Diese Bedenken berücksichtigt der vorliegende Entwurf.

VI. Gesetzgebungszuständigkeit

Die Gesetzgebungskompetenz des Bundes folgt aus Artikel 74 Abs. 1 Nr. 1 GG. Artikel 1 und 5 des Entwurfs betreffen dabei "bürgerliches Recht", die Artikel 2, 3 und 4 betreffen das "gerichtliche Verfahren".

VII. Prinzip des "Gender Mainstreaming" / Recht der Europäischen Union

Das Prinzip des "Gender Mainstreaming" wurde bei der Erstellung des vorliegenden Gesetzesentwurfs berücksichtigt. Die Klärung der Vaterschaft dient der Verwirklichung des Rechts auf Kenntnis der eigenen Abstammung (Artikel 2 Abs. 1 i. V. m. Artikel 1 Abs. 1 GG) und liegt wegen der weit reichenden Folgen der Vaterschaft im Interesse der primär betroffenen und ggf. anfechtungsberechtigten Personen (rechtlicher Vater, Mutter, Kind). Der vorgeschlagene Anspruch auf Einwilligung in die Abstammungsuntersuchung steht dementsprechend diesen Personen gleichermaßen zu. Eine Benachteiligung von Frauen ist damit nicht verbunden.
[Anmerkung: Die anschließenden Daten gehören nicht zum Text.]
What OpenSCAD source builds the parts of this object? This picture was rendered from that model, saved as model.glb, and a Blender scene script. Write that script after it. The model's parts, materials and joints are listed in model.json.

Das Recht der Europäischen Union ist nicht berührt.

VIII. Finanzielle Auswirkungen

Die neue Antragsmöglichkeit zur Durchführung von Abstammungsgutachten wird zu zusätzlichen Verfahren bei den Familiengerichten, Oberlandesgerichten und eventuell auch beim Bundesgerichtshof führen. Dabei sind insbesondere folgenden Entwicklungen zu erwarten: Der vorgeschlagene Anspruch auf Einwilligung in die Abstammungsbegutachtung dürfte wegen seiner niedrigen Anspruchsvoraussetzungen in erster Linie Klarstellungsfunktion entfalten und die Betroffenen dazu anhalten, sich überwiegend außergerichtlich zu einigen. Die Bereitschaft zu außergerichtlichen Lösungen kann darüber hinaus durch ein von den Ländern einzuführendes Beratungsangebot der Jugendhilfe gefördert werden. Die Anzahl der gerichtlichen Verfahren nach § 1598a BGB-E dürfte aus diesen Gründen gering bleiben.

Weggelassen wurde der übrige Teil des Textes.